Problem — Repeat exactly the lines from the one containing "Recreate this object" through the one containing "NECK_SIDE_RISE = 0.006", both lines included, please, without any other lines.

Rows from a 3D modeling dataset —
____________________
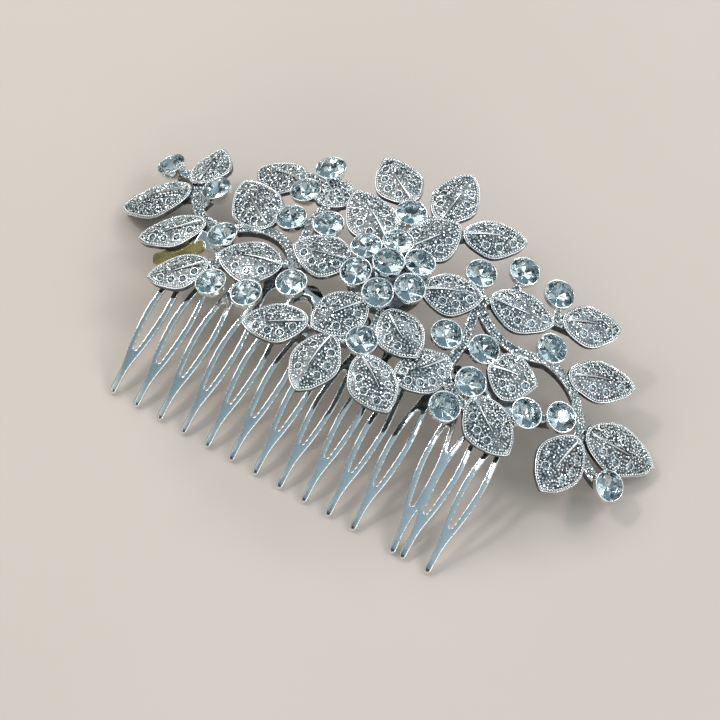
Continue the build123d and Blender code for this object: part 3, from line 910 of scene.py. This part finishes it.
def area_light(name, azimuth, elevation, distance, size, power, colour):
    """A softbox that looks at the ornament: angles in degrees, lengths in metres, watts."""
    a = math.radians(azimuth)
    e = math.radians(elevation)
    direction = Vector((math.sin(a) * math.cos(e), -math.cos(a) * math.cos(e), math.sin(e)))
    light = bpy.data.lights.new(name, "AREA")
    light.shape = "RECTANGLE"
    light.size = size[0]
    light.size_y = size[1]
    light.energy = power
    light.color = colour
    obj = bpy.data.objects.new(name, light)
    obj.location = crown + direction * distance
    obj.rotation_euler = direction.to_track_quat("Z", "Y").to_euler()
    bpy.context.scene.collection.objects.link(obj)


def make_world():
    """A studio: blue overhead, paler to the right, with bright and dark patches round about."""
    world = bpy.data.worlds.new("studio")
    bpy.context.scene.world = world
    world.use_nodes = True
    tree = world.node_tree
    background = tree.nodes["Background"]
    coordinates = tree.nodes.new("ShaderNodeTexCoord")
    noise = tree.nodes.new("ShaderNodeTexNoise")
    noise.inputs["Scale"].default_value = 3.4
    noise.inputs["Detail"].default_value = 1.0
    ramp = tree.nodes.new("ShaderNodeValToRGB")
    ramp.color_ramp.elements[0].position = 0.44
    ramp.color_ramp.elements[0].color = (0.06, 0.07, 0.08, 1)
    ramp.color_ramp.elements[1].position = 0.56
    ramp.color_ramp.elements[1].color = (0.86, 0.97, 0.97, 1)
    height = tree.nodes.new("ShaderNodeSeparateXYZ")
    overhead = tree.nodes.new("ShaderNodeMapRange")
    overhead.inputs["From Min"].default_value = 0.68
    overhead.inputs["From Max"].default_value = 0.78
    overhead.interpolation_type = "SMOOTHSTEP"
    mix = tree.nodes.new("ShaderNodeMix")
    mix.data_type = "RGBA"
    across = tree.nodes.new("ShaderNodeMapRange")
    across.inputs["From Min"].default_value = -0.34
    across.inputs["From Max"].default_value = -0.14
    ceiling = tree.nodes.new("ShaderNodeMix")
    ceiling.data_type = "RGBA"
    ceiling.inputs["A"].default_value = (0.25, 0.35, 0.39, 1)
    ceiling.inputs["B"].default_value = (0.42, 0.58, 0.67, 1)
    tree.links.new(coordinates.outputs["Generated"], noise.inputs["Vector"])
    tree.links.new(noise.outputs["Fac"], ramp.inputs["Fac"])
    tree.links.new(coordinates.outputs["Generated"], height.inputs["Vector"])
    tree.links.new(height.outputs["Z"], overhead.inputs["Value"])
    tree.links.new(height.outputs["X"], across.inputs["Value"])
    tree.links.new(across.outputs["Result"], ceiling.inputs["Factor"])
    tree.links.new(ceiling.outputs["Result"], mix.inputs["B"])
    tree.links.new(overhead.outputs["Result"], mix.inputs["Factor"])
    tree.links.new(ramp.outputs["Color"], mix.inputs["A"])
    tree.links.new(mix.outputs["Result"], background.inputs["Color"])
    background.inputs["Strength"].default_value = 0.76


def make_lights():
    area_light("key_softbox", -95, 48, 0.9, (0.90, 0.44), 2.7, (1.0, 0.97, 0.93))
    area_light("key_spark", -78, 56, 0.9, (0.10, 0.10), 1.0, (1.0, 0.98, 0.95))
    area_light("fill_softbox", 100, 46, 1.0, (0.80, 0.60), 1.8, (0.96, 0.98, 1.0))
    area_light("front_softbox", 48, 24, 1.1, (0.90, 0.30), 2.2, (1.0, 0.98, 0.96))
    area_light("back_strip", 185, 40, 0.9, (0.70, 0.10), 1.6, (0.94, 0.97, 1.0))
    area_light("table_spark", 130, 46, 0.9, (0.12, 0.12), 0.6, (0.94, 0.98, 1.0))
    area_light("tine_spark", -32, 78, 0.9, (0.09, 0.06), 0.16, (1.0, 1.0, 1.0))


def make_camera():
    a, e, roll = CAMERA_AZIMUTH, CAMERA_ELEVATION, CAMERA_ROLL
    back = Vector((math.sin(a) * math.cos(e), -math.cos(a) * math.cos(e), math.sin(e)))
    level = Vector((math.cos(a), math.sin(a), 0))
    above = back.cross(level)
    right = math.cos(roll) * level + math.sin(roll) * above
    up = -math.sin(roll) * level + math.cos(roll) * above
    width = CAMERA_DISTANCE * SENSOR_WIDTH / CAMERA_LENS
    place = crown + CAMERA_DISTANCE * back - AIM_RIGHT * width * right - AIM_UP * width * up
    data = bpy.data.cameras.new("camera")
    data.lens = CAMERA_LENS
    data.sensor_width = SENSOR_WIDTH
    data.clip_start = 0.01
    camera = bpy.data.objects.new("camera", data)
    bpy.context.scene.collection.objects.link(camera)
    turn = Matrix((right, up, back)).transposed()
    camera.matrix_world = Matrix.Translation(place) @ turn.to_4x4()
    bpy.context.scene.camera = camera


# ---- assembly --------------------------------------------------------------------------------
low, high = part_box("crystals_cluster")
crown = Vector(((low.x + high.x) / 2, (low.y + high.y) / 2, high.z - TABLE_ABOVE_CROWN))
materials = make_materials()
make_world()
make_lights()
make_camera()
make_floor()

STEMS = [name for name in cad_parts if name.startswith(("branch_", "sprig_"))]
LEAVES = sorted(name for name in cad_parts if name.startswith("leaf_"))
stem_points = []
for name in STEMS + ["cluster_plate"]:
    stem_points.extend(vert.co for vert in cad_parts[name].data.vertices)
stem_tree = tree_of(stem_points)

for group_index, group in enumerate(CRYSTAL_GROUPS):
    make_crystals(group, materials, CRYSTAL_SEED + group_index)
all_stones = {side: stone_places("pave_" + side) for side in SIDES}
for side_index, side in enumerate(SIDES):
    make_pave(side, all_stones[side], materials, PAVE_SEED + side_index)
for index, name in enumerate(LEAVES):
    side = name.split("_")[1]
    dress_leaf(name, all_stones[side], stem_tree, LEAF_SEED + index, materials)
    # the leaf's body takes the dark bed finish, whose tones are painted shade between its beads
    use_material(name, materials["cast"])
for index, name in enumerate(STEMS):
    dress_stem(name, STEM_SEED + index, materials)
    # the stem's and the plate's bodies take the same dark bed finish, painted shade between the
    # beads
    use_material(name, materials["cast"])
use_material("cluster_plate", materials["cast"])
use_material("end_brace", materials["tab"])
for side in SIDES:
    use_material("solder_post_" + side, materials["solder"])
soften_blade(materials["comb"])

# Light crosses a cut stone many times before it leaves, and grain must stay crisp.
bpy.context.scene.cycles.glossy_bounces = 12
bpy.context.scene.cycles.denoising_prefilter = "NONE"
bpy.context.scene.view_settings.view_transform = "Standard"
____________________
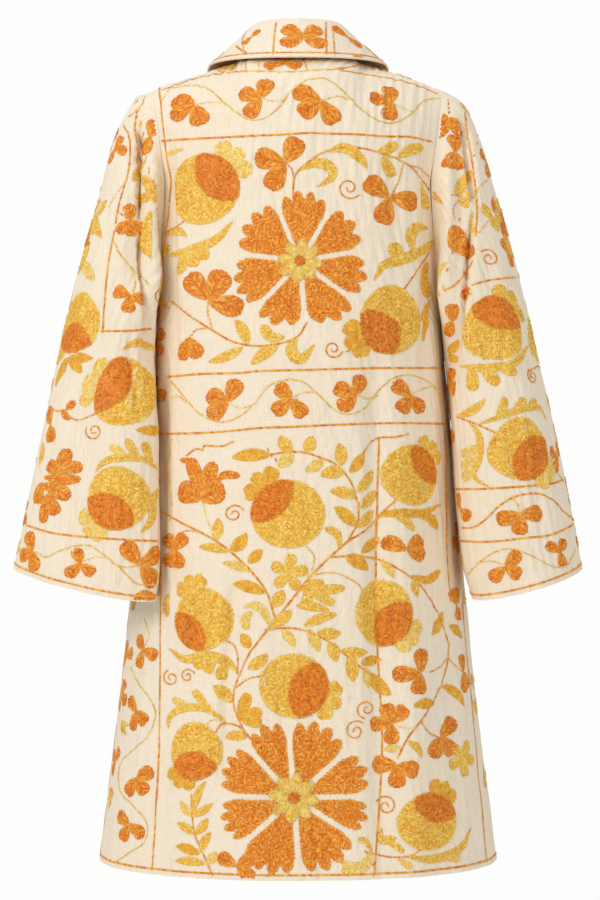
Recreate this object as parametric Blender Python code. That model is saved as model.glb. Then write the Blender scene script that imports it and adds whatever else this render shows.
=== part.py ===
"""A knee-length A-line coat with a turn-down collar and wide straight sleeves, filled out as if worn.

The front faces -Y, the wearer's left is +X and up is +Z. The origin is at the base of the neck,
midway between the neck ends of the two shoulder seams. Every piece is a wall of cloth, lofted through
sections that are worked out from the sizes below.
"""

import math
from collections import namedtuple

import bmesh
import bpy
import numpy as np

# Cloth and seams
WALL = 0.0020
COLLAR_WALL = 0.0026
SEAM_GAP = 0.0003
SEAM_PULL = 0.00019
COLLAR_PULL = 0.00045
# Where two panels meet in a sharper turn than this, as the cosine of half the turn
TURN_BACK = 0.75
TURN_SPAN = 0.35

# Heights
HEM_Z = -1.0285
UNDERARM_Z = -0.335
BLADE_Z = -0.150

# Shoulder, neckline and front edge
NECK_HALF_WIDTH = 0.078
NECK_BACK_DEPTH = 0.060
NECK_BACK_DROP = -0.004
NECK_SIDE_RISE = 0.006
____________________
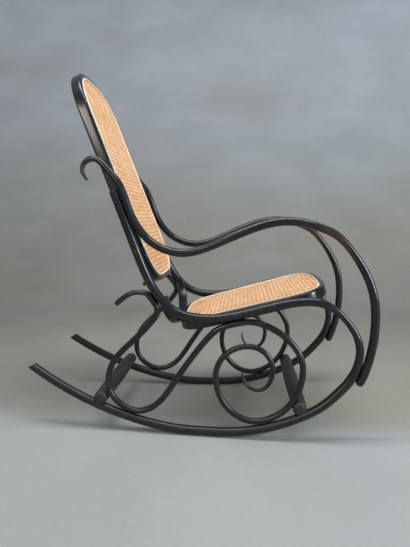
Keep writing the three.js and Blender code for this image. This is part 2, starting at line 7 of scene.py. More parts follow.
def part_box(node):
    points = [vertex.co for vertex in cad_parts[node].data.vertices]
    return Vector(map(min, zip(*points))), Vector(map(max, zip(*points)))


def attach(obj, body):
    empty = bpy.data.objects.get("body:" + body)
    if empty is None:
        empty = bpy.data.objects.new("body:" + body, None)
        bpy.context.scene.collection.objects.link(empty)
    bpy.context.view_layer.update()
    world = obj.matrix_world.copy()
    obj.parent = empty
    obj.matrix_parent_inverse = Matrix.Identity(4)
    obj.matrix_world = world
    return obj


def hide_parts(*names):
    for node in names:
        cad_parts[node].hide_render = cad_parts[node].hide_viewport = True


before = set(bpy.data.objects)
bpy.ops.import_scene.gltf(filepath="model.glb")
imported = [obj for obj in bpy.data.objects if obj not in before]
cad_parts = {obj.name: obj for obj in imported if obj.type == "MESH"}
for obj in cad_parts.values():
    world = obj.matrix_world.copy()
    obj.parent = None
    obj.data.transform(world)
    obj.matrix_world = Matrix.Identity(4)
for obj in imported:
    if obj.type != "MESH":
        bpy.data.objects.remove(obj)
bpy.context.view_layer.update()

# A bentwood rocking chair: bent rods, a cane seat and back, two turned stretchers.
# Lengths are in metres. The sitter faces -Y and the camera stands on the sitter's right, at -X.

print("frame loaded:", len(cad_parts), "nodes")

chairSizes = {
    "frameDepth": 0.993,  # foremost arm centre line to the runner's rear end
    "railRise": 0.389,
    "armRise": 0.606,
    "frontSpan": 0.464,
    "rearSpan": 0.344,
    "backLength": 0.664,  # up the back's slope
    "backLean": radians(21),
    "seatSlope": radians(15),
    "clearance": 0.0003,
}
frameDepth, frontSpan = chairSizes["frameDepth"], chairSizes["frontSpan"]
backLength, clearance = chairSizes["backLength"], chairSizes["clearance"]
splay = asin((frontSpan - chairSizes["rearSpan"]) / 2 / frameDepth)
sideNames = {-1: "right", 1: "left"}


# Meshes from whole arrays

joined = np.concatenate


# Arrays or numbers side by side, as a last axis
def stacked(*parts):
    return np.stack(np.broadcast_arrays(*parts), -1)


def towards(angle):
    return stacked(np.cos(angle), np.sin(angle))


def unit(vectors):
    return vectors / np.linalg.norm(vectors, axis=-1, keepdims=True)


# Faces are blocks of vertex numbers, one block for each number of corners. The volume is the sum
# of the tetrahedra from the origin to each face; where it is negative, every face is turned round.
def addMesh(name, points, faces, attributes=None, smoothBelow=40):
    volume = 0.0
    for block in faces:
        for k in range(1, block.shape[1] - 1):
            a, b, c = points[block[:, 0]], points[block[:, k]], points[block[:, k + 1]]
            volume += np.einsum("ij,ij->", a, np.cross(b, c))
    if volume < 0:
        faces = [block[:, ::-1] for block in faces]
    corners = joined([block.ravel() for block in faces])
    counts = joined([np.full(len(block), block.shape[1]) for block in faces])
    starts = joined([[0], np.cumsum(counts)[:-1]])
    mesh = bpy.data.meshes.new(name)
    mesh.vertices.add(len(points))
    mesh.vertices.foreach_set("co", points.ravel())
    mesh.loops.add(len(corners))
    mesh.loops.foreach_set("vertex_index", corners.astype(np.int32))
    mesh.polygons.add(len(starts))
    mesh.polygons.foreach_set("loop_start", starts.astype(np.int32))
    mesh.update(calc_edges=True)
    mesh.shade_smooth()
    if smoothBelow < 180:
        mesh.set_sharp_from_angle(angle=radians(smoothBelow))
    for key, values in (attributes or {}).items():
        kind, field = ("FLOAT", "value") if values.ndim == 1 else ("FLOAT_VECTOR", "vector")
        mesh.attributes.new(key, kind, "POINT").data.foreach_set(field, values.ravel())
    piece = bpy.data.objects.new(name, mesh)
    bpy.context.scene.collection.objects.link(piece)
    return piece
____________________
Exercise answer —
Recreate this object as parametric Blender Python code. That model is saved as model.glb. Then write the Blender scene script that imports it and adds whatever else this render shows.
=== part.py ===
"""A knee-length A-line coat with a turn-down collar and wide straight sleeves, filled out as if worn.

The front faces -Y, the wearer's left is +X and up is +Z. The origin is at the base of the neck,
midway between the neck ends of the two shoulder seams. Every piece is a wall of cloth, lofted through
sections that are worked out from the sizes below.
"""

import math
from collections import namedtuple

import bmesh
import bpy
import numpy as np

# Cloth and seams
WALL = 0.0020
COLLAR_WALL = 0.0026
SEAM_GAP = 0.0003
SEAM_PULL = 0.00019
COLLAR_PULL = 0.00045
# Where two panels meet in a sharper turn than this, as the cosine of half the turn
TURN_BACK = 0.75
TURN_SPAN = 0.35

# Heights
HEM_Z = -1.0285
UNDERARM_Z = -0.335
BLADE_Z = -0.150

# Shoulder, neckline and front edge
NECK_HALF_WIDTH = 0.078
NECK_BACK_DEPTH = 0.060
NECK_BACK_DROP = -0.004
NECK_SIDE_RISE = 0.006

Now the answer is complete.